Required work: Keep only the lines from the top of the listing through the one with "const TIP_FULLNESS = 0.041;", and reproduce them unaltered.

Supplied information:
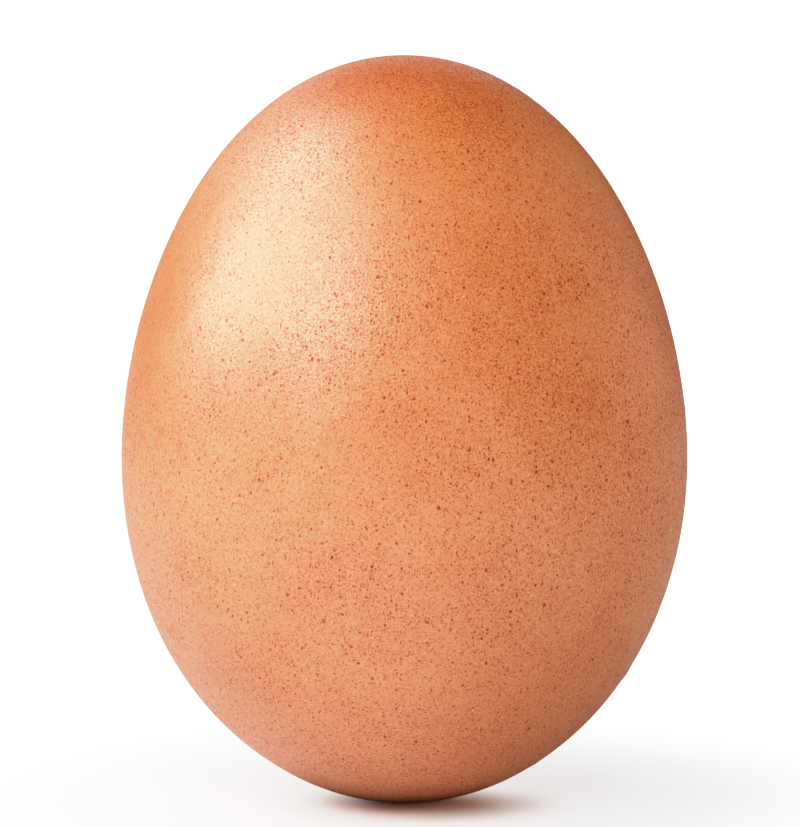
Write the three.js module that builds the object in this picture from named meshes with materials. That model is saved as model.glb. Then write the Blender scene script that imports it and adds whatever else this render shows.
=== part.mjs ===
// A brown hen's egg that stands on a small flat spot at its blunt end.
//
// Units are millimetres and +Z is up. The origin is the centre of the flat spot, which
// rests on the surface, and the long axis of the egg stands along +Z.
//
// A hen lays an egg as one closed piece, so the object is one solid: the shell with all
// that it holds.

import * as THREE from 'three';

// Driving dimensions.
const EGG_HEIGHT = 57.0; // from the flat spot to the tip of the pointed end
const EGG_WIDTH = 43.2; // across the widest ring
const FLAT_SPOT_DEPTH = 0.28; // what the flat spot takes off the blunt end

// The outline is an oval, r = A cos(t) f(s), z = B s with s = sin(t), where
// f(s) = 1 + TAPER s + FULLNESS s^2 + TIP_FULLNESS s^3 makes the oval an egg.
const TAPER = -0.077; // narrows the upper end and widens the lower end
const FULLNESS = 0.008; // fills out both ends
const TIP_FULLNESS = 0.041; // gives a little of the taper back close to the ends

// How finely the solid is faceted.
const RINGS = 40; // from the edge of the flat spot to the tip
const SEGMENTS = 64; // round the axis

// The finish of the shell.
const SHELL_COLOUR = 0xd98d5f;
const SHELL_ROUGHNESS = 0.5;
const SHELL_METALNESS = 0;

function ovalReach(angle) {
  const s = Math.sin(angle);
  return Math.cos(angle) * (1 + TAPER * s + FULLNESS * s ** 2 + TIP_FULLNESS * s ** 3);
}

// The angle of the widest ring is where the reach stops growing. It lies within
// a quarter turn of the middle, and halving the range finds it.
function widestAngle() {
  const step = 1e-6;
  let low = -Math.PI / 4;
  let high = Math.PI / 4;
  while (high - low > step) {
    const middle = (low + high) / 2;
    if (ovalReach(middle + step) > ovalReach(middle)) {
      low = middle;
    } else {
      high = middle;
    }
  }
  return low;
}

// The half outline, from the middle of the flat spot out to its edge, then up the side
// to the tip. It starts and ends on the axis.
function eggOutline() {
  const halfLength = (EGG_HEIGHT + FLAT_SPOT_DEPTH) / 2;
  const halfWidth = EGG_WIDTH / 2 / ovalReach(widestAngle());
  const flatSpotAngle = Math.asin(FLAT_SPOT_DEPTH / halfLength - 1);
  const points = [new THREE.Vector2(0, 0)];
  for (let ring = 0; ring < RINGS; ring += 1) {
    const angle = THREE.MathUtils.lerp(flatSpotAngle, Math.PI / 2, ring / RINGS);
    const height = halfLength * (Math.sin(angle) + 1) - FLAT_SPOT_DEPTH;
    points.push(new THREE.Vector2(halfWidth * ovalReach(angle), height));
  }
  points.push(new THREE.Vector2(0, EGG_HEIGHT));
  return points;
}

function makeEgg() {
  const shell = new THREE.MeshStandardMaterial({
    color: SHELL_COLOUR,
    roughness: SHELL_ROUGHNESS,
    metalness: SHELL_METALNESS,
  });
  const egg = new THREE.Mesh(new THREE.LatheGeometry(eggOutline(), SEGMENTS), shell);
  egg.name = 'egg';
  // A lathe turns its outline round Y, and the egg stands along Z.
  egg.rotation.x = Math.PI / 2;
  return egg;
}

const object = new THREE.Group();
object.add(makeEgg());

export default object;
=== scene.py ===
"""A brown speckled hen's egg that stands on its blunt end in a plain pale studio.

Run as a script, it loads the fixed frame, models the shell of the egg, and sets up the
floor, the lights and the camera. Sizes are in metres, and the frame's +Z is up.
"""

import math
import random

import bpy
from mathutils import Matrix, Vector


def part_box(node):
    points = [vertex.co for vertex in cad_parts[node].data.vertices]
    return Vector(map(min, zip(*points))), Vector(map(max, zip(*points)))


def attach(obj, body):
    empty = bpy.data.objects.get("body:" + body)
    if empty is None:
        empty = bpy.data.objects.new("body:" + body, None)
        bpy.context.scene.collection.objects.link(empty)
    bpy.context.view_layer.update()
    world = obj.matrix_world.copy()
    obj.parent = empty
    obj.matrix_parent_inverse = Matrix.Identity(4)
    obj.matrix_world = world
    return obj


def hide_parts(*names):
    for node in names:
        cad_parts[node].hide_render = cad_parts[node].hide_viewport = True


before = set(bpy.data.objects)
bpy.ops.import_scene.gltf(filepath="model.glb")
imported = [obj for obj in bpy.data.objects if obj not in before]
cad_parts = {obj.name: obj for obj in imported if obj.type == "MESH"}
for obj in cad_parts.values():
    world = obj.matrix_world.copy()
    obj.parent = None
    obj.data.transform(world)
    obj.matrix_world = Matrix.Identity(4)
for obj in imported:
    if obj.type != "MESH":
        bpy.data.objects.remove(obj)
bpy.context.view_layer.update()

bl_info = {
    "name": "Speckled Egg",
    "version": (1, 0, 0),
    "blender": (4, 5, 0),
    "location": "View3D > Sidebar > Egg",
    "description": "Models a brown speckled hen's egg on a plain studio floor",
    "category": "Add Mesh",
}

MM = 0.001
EGG_LOW, EGG_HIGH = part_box("egg")
EGG_HEIGHT = EGG_HIGH.z - EGG_LOW.z
EGG_WIDTH = EGG_HIGH.x - EGG_LOW.x

# Each soft light, as its name, how many degrees it stands round to the left of the
# camera, how many degrees up, its width, its height, its power in watts and whether it
# glints on the shell. The others only soften the shadows.
LIGHT_DISTANCE = 0.6
LIGHTS = (
    ("key", 48, 30, 0.34, 0.28, 1.46, True),
    ("key_high", 60, 54, 0.26, 0.26, 0.4, True),
    ("left", 92, 24, 0.26, 0.26, 1.42, True),
    ("left_high", 95, 54, 0.26, 0.26, 1.25, True),
    ("front_left", 26, 38, 0.26, 0.26, 0.50, True),
    ("front", 0, 38, 0.26, 0.26, 1.32, False),
    ("front_low", 330, 8, 0.26, 0.12, 1.05, False),
    ("right_low", 240, 6, 0.26, 0.12, 1.0, False),
    ("right", 244, 26, 0.26, 0.26, 0.63, False),
    ("back", 180, 28, 0.26, 0.26, 0.4, False),
    ("back_left", 128, 40, 0.26, 0.26, 0.6, True),
    ("rim", 176, 22, 0.40, 0.24, 0.26, True),
    ("left_edge", 150, 24, 0.26, 0.26, 0.14, True),
    ("right_edge", 224, 8, 0.26, 0.20, 0.05, True),
)


# ---------------------------------------------------------------------------
# What a user would change
# ---------------------------------------------------------------------------


class EggFormSettings(bpy.types.PropertyGroup):
    """The form of the shell. The outline is an oval whose half width is scaled by
    1 + taper s + fullness s^2 + tip s^3, where s runs from -1 at the blunt end to 1."""

    height: bpy.props.FloatProperty(
        name="Height",
        description="From the flat spot to the pointed tip",
        default=EGG_HEIGHT,
        unit="LENGTH",
    )
    width: bpy.props.FloatProperty(
        name="Width",
        description="Across the widest ring",
        default=EGG_WIDTH,
        unit="LENGTH",
    )
    flat_spot_depth: bpy.props.FloatProperty(
        name="Flat Spot Depth",
        description="What the flat spot takes off the blunt end",
        default=0.18 * MM,
        unit="LENGTH",
    )
    flat_spot_blend: bpy.props.FloatProperty(
        name="Flat Spot Blend",
        description="The height over which the flat spot runs into the side",
        default=0.12 * MM,
        unit="LENGTH",
    )
    taper: bpy.props.FloatProperty(
        name="Taper",
        description="Narrows the upper end where it is below zero",
        default=-0.077,
    )
    fullness: bpy.props.FloatProperty(
        name="Fullness",
        description="Fills out both ends",
        default=0.008,
    )
    tip: bpy.props.FloatProperty(
        name="Tip Fullness",
        description="Gives a little of the taper back close to the ends",
        default=0.041,
    )
    unevenness: bpy.props.FloatProperty(
        name="Unevenness",
        description="How far the shell dips in from its even outline, over 10 to 20 mm",
        default=0.07 * MM,
        unit="LENGTH",
    )
    ripple: bpy.props.FloatProperty(
        name="Ripple",
        description="How far the shell dips in over 1 to 3 mm",
        default=0.012 * MM,
        unit="LENGTH",
    )
    grain_count: bpy.props.IntProperty(
        name="Grains",
        description="How many raised grains of lime sit on the shell",
        default=46,
        min=0,
    )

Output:
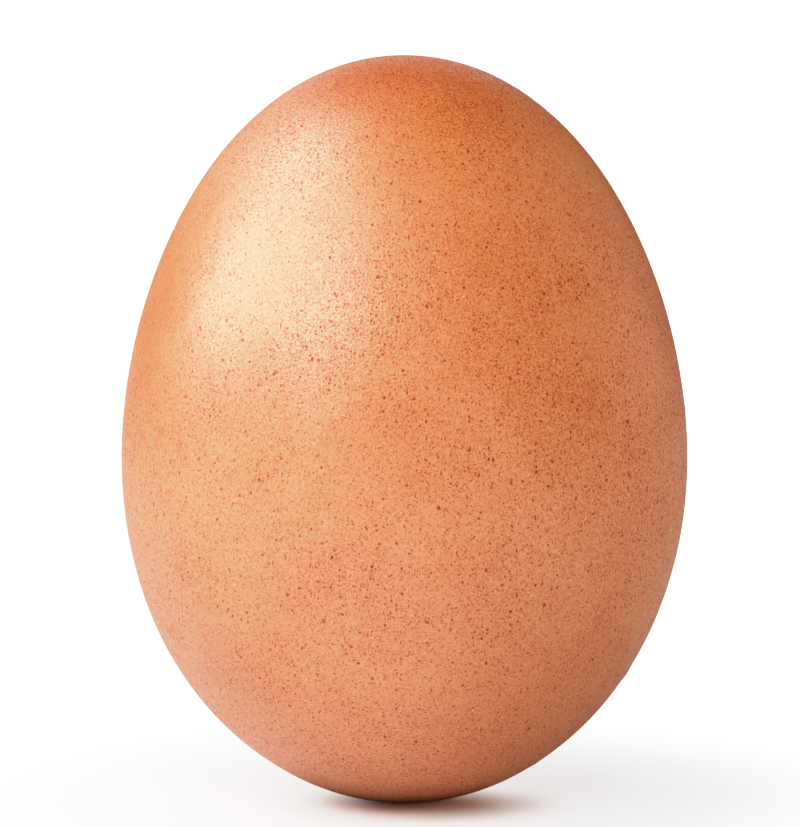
Write the three.js module that builds the object in this picture from named meshes with materials. That model is saved as model.glb. Then write the Blender scene script that imports it and adds whatever else this render shows.
=== part.mjs ===
// A brown hen's egg that stands on a small flat spot at its blunt end.
//
// Units are millimetres and +Z is up. The origin is the centre of the flat spot, which
// rests on the surface, and the long axis of the egg stands along +Z.
//
// A hen lays an egg as one closed piece, so the object is one solid: the shell with all
// that it holds.

import * as THREE from 'three';

// Driving dimensions.
const EGG_HEIGHT = 57.0; // from the flat spot to the tip of the pointed end
const EGG_WIDTH = 43.2; // across the widest ring
const FLAT_SPOT_DEPTH = 0.28; // what the flat spot takes off the blunt end

// The outline is an oval, r = A cos(t) f(s), z = B s with s = sin(t), where
// f(s) = 1 + TAPER s + FULLNESS s^2 + TIP_FULLNESS s^3 makes the oval an egg.
const TAPER = -0.077; // narrows the upper end and widens the lower end
const FULLNESS = 0.008; // fills out both ends
const TIP_FULLNESS = 0.041; // gives a little of the taper back close to the ends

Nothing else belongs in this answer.